For Documentation (Confluence, Notion, README files)
Keep screenshots at 1x or 2x the display resolution for crisp rendering on high-DPI screens. Use PNG format. Include enough surrounding context that the screenshot makes sense even without reading the adjacent text — documentation screenshots often get viewed in isolation.
For Email
Compress aggressively — most email clients limit attachment sizes, and large images slow down loading. Resize to 1200 pixels wide maximum, save as JPEG at 85% quality. If the screenshot contains text that needs to be sharp, use PNG but compress with our tool to minimize file size.
For Social Media
Each platform has different optimal dimensions. Check our Social Media Image Sizes Guide for the latest specifications. Generally, avoid posting raw screenshots directly — they look terrible when compressed by social media platforms. Instead, design a "screenshot mockup" with the screenshot placed within a device frame, on a colored background, with context text above or below.
The Professional Screenshot Checklist
Before you send, share, or publish any screenshot, run through this checklist:
- Is sensitive information redacted with opaque fills (not blurs or markers)?
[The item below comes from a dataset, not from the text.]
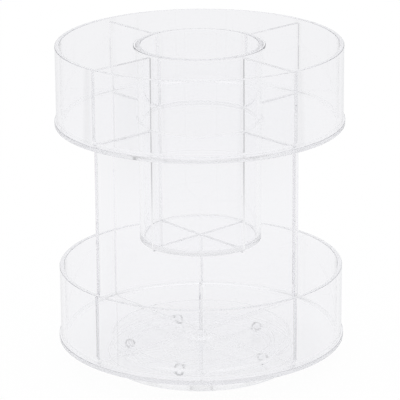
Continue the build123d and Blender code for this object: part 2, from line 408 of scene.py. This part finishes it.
CLEAR = (0.998, 0.998, 1.0)
# Its marked sawn edges are hazy, and greyed a little by painted shade.
sheet_acrylic = clear_plastic("clear_sheet_acrylic", CLEAR, ACRYLIC_IOR, 0.00001,
                              ripple_size=25.0, edge_haze=0.2, edge_grey=0.06)
radius, low, high = floor_levels("lower_floor")
turned(
    "clear_lower_floor",
    outline((0, low), (radius, low, FLOOR_EDGE), (radius, high, FLOOR_EDGE), (0, high)),
    "carousel", sheet_acrylic, "clear_acrylic", "lower_floor",
    marks=((radius, (low + high) / 2, 3.0, 0.4),),
)


# Lower wall
# A ring of clear tube with a polished rim, cemented on the floor. The cement leaves a small
# hollow bead in the corner inside.
TUBE, BEAD, BEAD_GAP = 4.0, 3.0, 0.1


def tray_wall(name, bead_name, node, bead_node):
    """A tube wall and its bead: two outlines turned about the axis, the bead's with a quarter circle
    taken out."""
    low, high = (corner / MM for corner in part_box(node))
    outer, inner = high.x, high.x - TUBE
    turned(
        name, outline((inner, low.z), (outer, low.z), (outer, high.z, 0.5), (inner, high.z, 0.5)),
        "carousel", tube_acrylic, "clear_acrylic", node,
    )
    side, foot = inner - BEAD_GAP, low.z
    hollow = bend((side - BEAD, foot + BEAD), BEAD, 0, -90)
    turned(
        bead_name, outline((side - BEAD, foot), (side, foot), hollow),
        "carousel", cement, "clear_cement", bead_node,
    )


# Seen edge on, the tube's colour darkens to six tenths: painted shade that draws the wall's outlines.
tube_acrylic = clear_plastic("clear_tube_acrylic", CLEAR, ACRYLIC_IOR, 0.00001, (0.75, 1.0, 0.6),
                             ripple_size=60.0, ripple_stretch=30.0)
cement = clear_plastic("clear_cement", CLEAR, 1.46, 0.0001, ripple_size=250.0, polish=0.02)
tray_wall("clear_lower_wall", "clear_lower_bead", "lower_wall", "lower_cement_cove")


# Crossed panels
# Two sheets of clear acrylic that slot half way into each other and stand across the lower
# tray. They carry the upper tray, and a wide notch in both makes room for the brush cup.
SHEET, SHEET_EDGE, SHEET_SAWN_AND_SHADED = 4.0, 0.25, 0.25
PANEL_END, CUP_SIDE, BEAD_CORNER, CUP_GAP, SLOT_GAP = 118.5, 57.2, 5, 0.3, 0.1


def sheet(name, stretches, turn, body, stands_for):
    """A flat sheet on edge: point = outline point less its normal times an inset, and out to both sides by
    half the thickness. The inset and the side follow a quarter circle at each edge. Then it is turned
    about the axis."""
    profile, leaving, arriving = joined(stretches)
    behind = np.roll(arriving, 1, axis=0)
    mitre = (behind + leaving) / (1 + (behind * leaving).sum(1, keepdims=True))
    quarter = np.radians(np.linspace(90, 0, 4))
    lean = np.concatenate([quarter, -quarter[::-1]])
    inset = SHEET_EDGE * (1 - np.cos(lean))
    side = np.sign(np.linspace(1, -1, len(lean))) * (SHEET / 2 - SHEET_EDGE) + SHEET_EDGE * np.sin(lean)
    turn = np.radians(turn)
    out, across = np.array([np.cos(turn), np.sin(turn), 0]), np.array([-np.sin(turn), np.cos(turn), 0])
    up = np.array([0, 0, 1])

    def stood(flat):
        return flat[..., :1] * out + flat[..., 1:] * up

    rows, count = len(profile), len(lean)
    points = stood(profile[:, None] - mitre[:, None] * inset[None, :, None]) + side[None, :, None] * across
    index = np.arange(rows * count).reshape(rows, count)
    ahead = np.roll(index, -1, axis=0)
    faces = np.stack([index[:, :-1], ahead[:, :-1], ahead[:, 1:], index[:, 1:]], 2).reshape(-1, 4).tolist()
    share, lean_across = np.cos(lean)[None, :, None], across * np.sin(lean)[None, :, None]
    start, end = (stood(normal)[:, None] * share + lean_across for normal in (leaving, arriving))
    normals = np.stack([start[:, :-1], end[:, :-1], end[:, 1:], start[:, 1:]], 2).reshape(-1, 3)
    marked = [SHEET_SAWN_AND_SHADED] * len(faces) + [0.0, 0.0]
    faces += [index[::-1, 0].tolist(), index[:, -1].tolist()]
    flat = np.concatenate([np.tile(across, (rows, 1)), np.tile(-across, (rows, 1))])
    normals = np.concatenate([normals, flat])
    return finished_mesh(name, points.reshape(-1, 3), faces, normals, marked, body, sheet_acrylic,
                         (stands_for,))


panel_low, panel_high = (corner.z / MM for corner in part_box("cross_panel_slotted_above"))
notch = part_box("brush_cup")[0].z / MM - CUP_GAP
middle, slot = (panel_low + notch) / 2, SHEET / 2 + SLOT_GAP
foot = ((-PANEL_END, panel_low, BEAD_CORNER), (PANEL_END, panel_low, BEAD_CORNER))
arms = (
    (PANEL_END, panel_high), (CUP_SIDE, panel_high), (CUP_SIDE, notch),
    (-CUP_SIDE, notch), (-CUP_SIDE, panel_high), (-PANEL_END, panel_high),
)
slot_above = ((slot, notch), (slot, middle), (-slot, middle), (-slot, notch))
slot_below = (
    (-slot, panel_low), (-slot, middle + SLOT_GAP), (slot, middle + SLOT_GAP), (slot, panel_low),
)
sheet("clear_panel_slotted_above", outline(*foot, *arms[:3], *slot_above, *arms[3:]),
      45, "carousel", "cross_panel_slotted_above")
sheet("clear_panel_slotted_below", outline(foot[0], *slot_below, foot[1], *arms),
      135, "carousel", "cross_panel_slotted_below")


# Upper floor
# A disc like the lower one, with a round hole for the brush cup. It is cemented on top of the
# crossed panels.
HOLE, HOLE_EDGE, HOLE_STRIP = 56.4, 0.2, 1.2
radius, low, high = floor_levels("upper_floor")
turned(
    "clear_upper_floor",
    outline(
        (HOLE, low, HOLE_EDGE), (radius, low, FLOOR_EDGE), (radius, high, FLOOR_EDGE), (HOLE, high, HOLE_EDGE),
        (HOLE, high - HOLE_STRIP),
    ),
    "carousel", sheet_acrylic, "clear_acrylic", "upper_floor",
    marks=((HOLE, high - HOLE_STRIP / 2, 0.8, 1.0), (radius, (low + high) / 2, 3.0, 0.3)),
)


# Upper wall
# A ring of the same tube as the lower wall. It is cemented on the upper floor and leaves the
# same bead inside.
tray_wall("clear_upper_wall", "clear_upper_bead", "upper_wall", "upper_cement_cove")


# Upper dividers
# Four short sheets between the wall and the brush cup part the upper tray in four. They stand
# over the crossed panels, and their lower outer corner is rounded past the bead.
for corner, turn in (("front_left", 225), ("front_right", 315), ("back_right", 45), ("back_left", 135)):
    low, high = (place.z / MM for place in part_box(f"upper_divider_{corner}"))
    sheet(
        f"clear_divider_{corner}",
        outline((CUP_SIDE, low), (PANEL_END, low, BEAD_CORNER), (PANEL_END, high), (CUP_SIDE, high)),
        turn, "carousel", f"upper_divider_{corner}",
    )


# Brush cup
# A tall clear acrylic cup, a little narrower at the foot, with a thin lip and a sawn disc
# cemented in as its bottom. It drops through the upper floor, stands on the crossed panels and
# lifts out.
CUP_FOOT, CUP_OVER_DISC, CUP_UNDER_LIP, LIP = 54.8, 54.814, 55.4, 57.3
DISC, LIP_HIGH, CUP_INSIDE_TOP, CUP_INSIDE_FOOT = 4, 1.6, 51.4, 50.8
# The cup's colour darkens a little where it is seen edge on, and its marked foot and lip are greyed: both
# painted shade.
cup_acrylic = clear_plastic("clear_cup_acrylic", (0.993, 0.993, 0.9955), ACRYLIC_IOR, 0.00001,
                            (0.7, 1.0, 0.92), ripple_size=40.0, ripple_stretch=8.0,
                            edge_haze=0.15, edge_grey=0.12)
low, high = (corner.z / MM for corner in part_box("brush_cup"))
turned(
    "clear_brush_cup",
    outline(
        (0, low), (CUP_FOOT, low, 0.8), (CUP_OVER_DISC, low + DISC), (CUP_UNDER_LIP, high - LIP_HIGH),
        (LIP, high - LIP_HIGH), (LIP, high, 0.5), (CUP_INSIDE_TOP, high, 0.5),
        (CUP_INSIDE_FOOT, low + DISC, 0.8), (0, low + DISC),
    ),
    "cup", cup_acrylic, "clear_acrylic", "brush_cup",
    marks=((CUP_FOOT, low + DISC / 2, 2.5, 0.7), (LIP, high - LIP_HIGH / 2, 1.2, 0.2)),
)


# Camera
# It stands in front and a little above, with the organizer turned three degrees from it, and
# leans a fraction of a degree.
TARGET, DISTANCE, LOOK_DOWN, TURNED, LEAN = 148.0, 2297.0, 17.99, 3.0, -0.389
PICTURE, FOCAL, SHIFT, SENSOR, FAR_END = 400, 2611.0, -0.4, 36.0, 20.0
down, turn, lean = np.radians([LOOK_DOWN, TURNED, LEAN])
ahead = Vector((-np.sin(turn) * np.cos(down), np.cos(turn) * np.cos(down), -np.sin(down)))
right = Vector((np.cos(turn), np.sin(turn), 0))
above = right.cross(ahead)
right_leant = right * np.cos(lean) + above * np.sin(lean)
above_leant = above * np.cos(lean) - right * np.sin(lean)
camera = bpy.data.objects.new("camera", bpy.data.cameras.new("camera"))
bpy.context.scene.collection.objects.link(camera)
bpy.context.scene.camera = camera
stand = (Vector((0, 0, TARGET)) - ahead * DISTANCE) * MM
facing = Matrix((right_leant, above_leant, -ahead)).transposed().to_4x4()
camera.matrix_world = Matrix.Translation(stand) @ facing
camera.data.sensor_width = SENSOR
camera.data.lens = FOCAL / PICTURE * SENSOR
camera.data.shift_x = SHIFT / PICTURE
camera.data.clip_end = FAR_END


# Floor
# A white table. The camera sees it a little lighter than the clear plastic does, and the
# organizer's shadow on it is faint. Light that was reflected on its way finds a dim strip on it
# at the left and the right, which draws the upright edges of the sheets.
FLOOR_HALF, WHITE, COOL_WHITE = 6, (1, 1, 1), (1, 1, 1.017)
FLOOR_NEAR, FLOOR_FAR, FLOOR_FADE = 0.93, 0.903, (0.35, 0.8)
STRIP_START, STRIP_FADE = (0.3, 0.8), (0.04, 0.09)
STRIP_LEVEL, STRIP_SLOPE, STRIP_MIDDLE = 0.5, 0.072, -0.02
CAMERA_GLOW, CAMERA_SHARE, PLASTIC_SHARE = 0.12, 0.97, 0.9


def away(tree, value, middle):
    """How far a value is from a middle, by two Math nodes."""
    return maths(tree, "ABSOLUTE", maths(tree, "SUBTRACT", value, middle))


def source(tree, kind, colour, strength):
    """A Background or an Emission node of one colour."""
    node = tree.nodes.new("ShaderNode" + kind)
    node.inputs["Color"].default_value = (*colour, 1)
    feed(tree, node.inputs["Strength"], strength)
    return node.outputs[0]


def over(tree, share, below, above):
    """A share of one shader laid over another."""
    node = tree.nodes.new("ShaderNodeMixShader")
    for socket, value in zip(node.inputs, (share, below, above)):
        feed(tree, socket, value)
    return node.outputs[0]


floor_mesh = bpy.data.meshes.new("floor")
floor_corners = [(-1, -1, 0), (1, -1, 0), (1, 1, 0), (-1, 1, 0)]
floor_mesh.from_pydata((np.array(floor_corners) * FLOOR_HALF).tolist(), [], [(0, 1, 2, 3)])
floor = bpy.data.objects.new("floor", floor_mesh)
bpy.context.scene.collection.objects.link(floor)
floor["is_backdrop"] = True
white_table = bpy.data.materials.new("white_table")
white_table.use_nodes = True
tree = white_table.node_tree
shader, path = tree.nodes["Principled BSDF"], tree.nodes.new("ShaderNodeLightPath").outputs
shader.inputs["Base Color"].default_value = (0.9, 0.9, 0.905, 1)
shader.inputs["Roughness"].default_value = 0.9
shader.inputs["Specular IOR Level"].default_value = 0.0
shader.inputs["Emission Color"].default_value = (*WHITE, 1)
feed(tree, shader.inputs["Emission Strength"], maths(tree, "MULTIPLY", path["Is Camera Ray"], CAMERA_GLOW))
spot, parts = tree.nodes.new("ShaderNodeTexCoord"), tree.nodes.new("ShaderNodeSeparateXYZ")
feed(tree, parts.inputs[0], spot.outputs["Object"])
across, along = parts.outputs["X"], parts.outputs["Y"]
at_side = eased(tree, away(tree, across, 0), STRIP_START, (0, 1))
slanted = maths(tree, "MULTIPLY_ADD", across, STRIP_SLOPE, along)
in_strip = eased(tree, away(tree, slanted, STRIP_MIDDLE), STRIP_FADE, (1, 0))
reflected = maths(tree, "MINIMUM", path["Glossy Depth"], 1)
dimming = maths(tree, "MULTIPLY", maths(tree, "MULTIPLY", at_side, in_strip), reflected)
level = maths(
    tree, "MULTIPLY", eased(tree, dimming, (0, 1), (1, STRIP_LEVEL)),
    eased(tree, away(tree, along, 0), FLOOR_FADE, (FLOOR_NEAR, FLOOR_FAR)),
)
by_plastic = maths(tree, "MAXIMUM", path["Is Transmission Ray"], path["Is Glossy Ray"])
look = over(tree, maths(tree, "MULTIPLY", by_plastic, PLASTIC_SHARE), shader.outputs[0],
            source(tree, "Emission", COOL_WHITE, level))
look = over(tree, maths(tree, "MULTIPLY", path["Is Camera Ray"], CAMERA_SHARE), look,
            source(tree, "Emission", WHITE, 1))
feed(tree, tree.nodes["Material Output"].inputs["Surface"], look)
floor_mesh.materials.append(white_table)


# Light
# A white studio with a soft light overhead, bright in front and behind. The room at the left and
# the right is dimmer, which draws the edges of the clear sheets.
BACKDROP, ROOM, ROOM_FADE = 0.93, 0.7, (0.5, 0.1)
OVERHEAD, OVERHEAD_FADE = 0.35, (0.75, 0.95)
world = bpy.data.worlds.new("studio")
bpy.context.scene.world = world
world.use_nodes = True
tree = world.node_tree
tree.nodes.clear()
output, path = tree.nodes.new("ShaderNodeOutputWorld"), tree.nodes.new("ShaderNodeLightPath").outputs
way, parts = tree.nodes.new("ShaderNodeTexCoord"), tree.nodes.new("ShaderNodeSeparateXYZ")
feed(tree, parts.inputs[0], way.outputs["Generated"])
level = maths(
    tree, "ADD", eased(tree, away(tree, parts.outputs["Y"], 0), ROOM_FADE, (BACKDROP, ROOM)),
    eased(tree, parts.outputs["Z"], OVERHEAD_FADE, (0, OVERHEAD)),
)
studio = over(tree, path["Is Diffuse Ray"], source(tree, "Background", COOL_WHITE, level),
              source(tree, "Background", WHITE, 1))
studio = over(tree, path["Is Camera Ray"], studio, source(tree, "Background", WHITE, 1))
feed(tree, output.inputs["Surface"], studio)
bpy.context.scene.view_settings.view_transform = "Standard"
BOUNCES = 512
bpy.context.scene.cycles.max_bounces = BOUNCES
bpy.context.scene.cycles.transmission_bounces = BOUNCES
bpy.context.scene.cycles.glossy_bounces = BOUNCES

low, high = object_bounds()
- Is the image cropped to show only relevant content with minimal clutter?
- Are annotations clear, professional, and consistently styled?
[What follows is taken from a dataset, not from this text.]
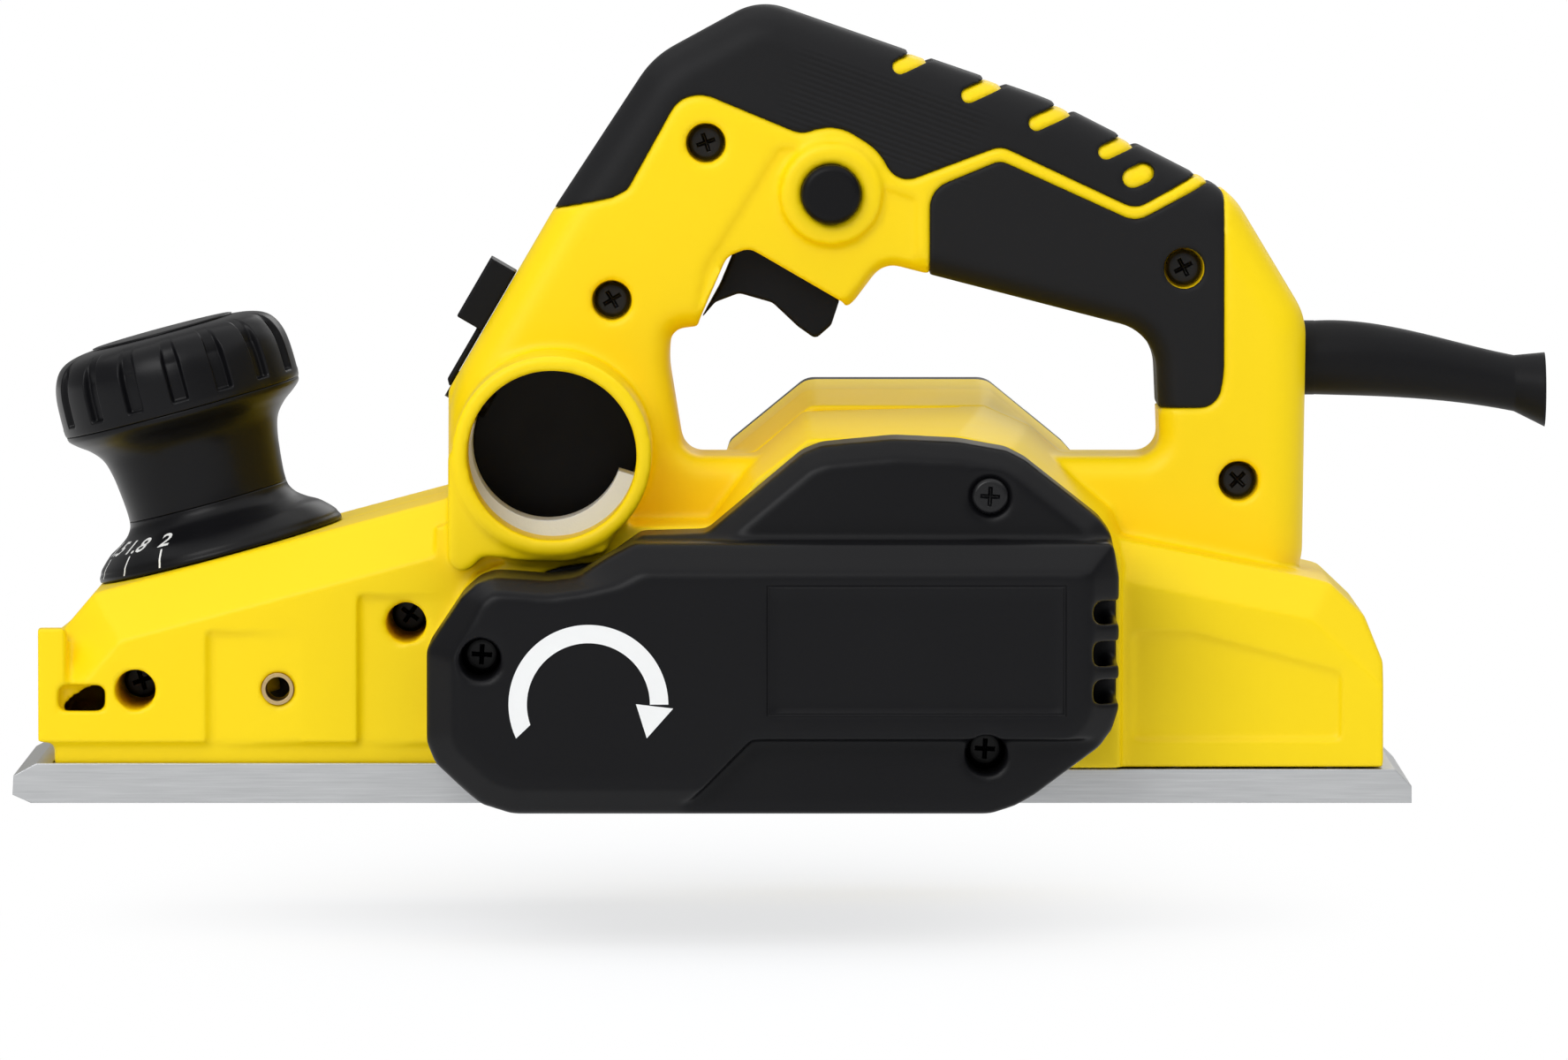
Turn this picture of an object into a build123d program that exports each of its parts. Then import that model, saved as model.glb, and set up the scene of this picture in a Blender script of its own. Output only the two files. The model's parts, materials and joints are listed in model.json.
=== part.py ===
from build123d import *
from math import atan2, cos, degrees, radians, sin, sqrt
import os

# Hand-held electric planer, 82 mm class. Millimetres, +Z up.
# The origin is the middle of the sole, on its sliding face. -X is the leading
# end, -Y the belt side. The housing is two shells that meet on the plane Y = 0.

os.makedirs("parts", exist_ok=True)

# ---------------------------------------------------------------- sole and shoe
sole_width = 82.0
sole_length = 289.6
rear_sole_thickness = 7.0
shoe_rim_height = 8.2
shoe_plate_thickness = 4.2
shoe_rim_width = 1.8
tail_bevel = 3.5

# ---------------------------------------------------------------- cutter and drive
drum_x, drum_z = -25.0, 23.5
blade_circle_radius = 23.2
drum_radius = 21.6
blade_width = 82.0
blade_thickness = 1.2
chamber_radius = 26.2
motor_x, motor_z = 41.0, 49.0
stator_radius = 27.0
stator_bore_radius = 17.5
rotor_radius = 16.5
shaft_radius = 5.0
drum_journal_radius = 6.0
drum_stub_radius = 4.0
drum_pulley_radius = 14.4
motor_pulley_radius = 9.0
belt_thickness = 3.2
belt_width = 8.0
belt_far_y = -62.3
fan_radius = 24.0
bearing_width = 9.0
drum_bearing_radius = 15.0
stub_bearing_radius = 11.0
motor_bearing_radius = 13.0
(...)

- Is the image sized appropriately for its destination (not 3000 pixels wide for a blog)?
- Is the file format correct (PNG for text/UI, JPEG for photos/gradients)?
- Is the file size optimized (compressed, right dimensions)?
- Does the screenshot include enough context to make sense on its own?
- Are browser tabs, notifications, and taskbar content appropriate for the audience?
A polished screenshot communicates competence. It says, "I thought about what you need to see, and I made sure you see exactly that — nothing more, nothing less." It's a small investment of time with an outsized impact on how professional your communication looks. And with the right tools, the whole process from capture to polished image takes under two minutes.